To come full circle, the purpose of having and enforcing such standards for judicial behaviour stems from the fundamental need to ensure that justice is not only done, but is also “manifestly and undoubtedly be seen to be done”.
Why are judges reluctant to have a code of conduct? The argument often is that judges have been picked for possessing certain characteristics, and this includes, already knowing how to behave in various circumstances. So there is no need to circumscribe their behaviour further through a code of conduct, and so on.

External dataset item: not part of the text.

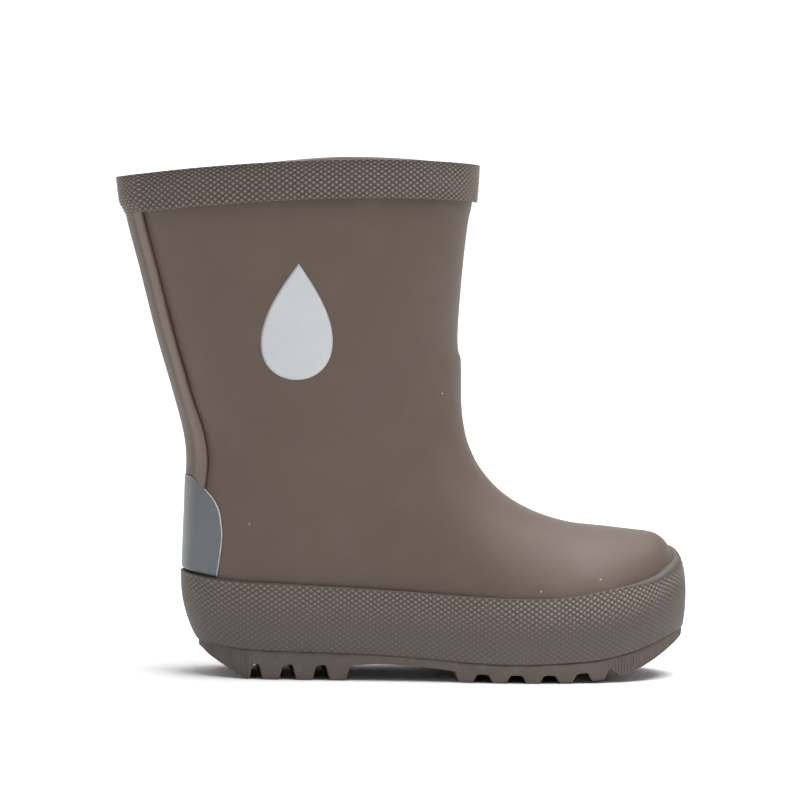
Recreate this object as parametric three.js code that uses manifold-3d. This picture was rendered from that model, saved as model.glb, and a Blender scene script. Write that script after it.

But this is the opposite of the truth, if at all. Judges do not have any pre-set moral codes embedded in their brains that dictate their behaviour the moment they sit on the bench. Indeed, they are as human as the lawyers, plaintiffs, defendants, criminals, witnesses and police before them. To attribute a greater morality to them merely because of the nature of their office is false and dangerous. They must be constantly reminded of what is appropriate behaviour throughout their career, so that the role that is cast upon them – of administering impartial justice – is never compromised. For that is the only and ultimate goal of the judiciary.
To conclude, I would like to quote the then United Nations Special Rapporteur on the Independence of Judges and Lawyers, Leandro Despouy, who, in April 2004, in his report to the 60th session of the Commission on Human Rights, said that “what is at stake is the trust that the courts must inspire in those who are brought before them in a democratic society”. He also said, “a lack of trust in justice is lethal for democracy and development and encourages the perpetuation of corruption.”
In this same spirit, I hope what I have said today will encourage you to engage with this issue as fiercely as I have, to bring about positive change in the judicial system.
This is an edited version of the Rosalind Wilson Memorial Lecture delivered by Justice A.P. Shah in New Delhi on July 28, 2019.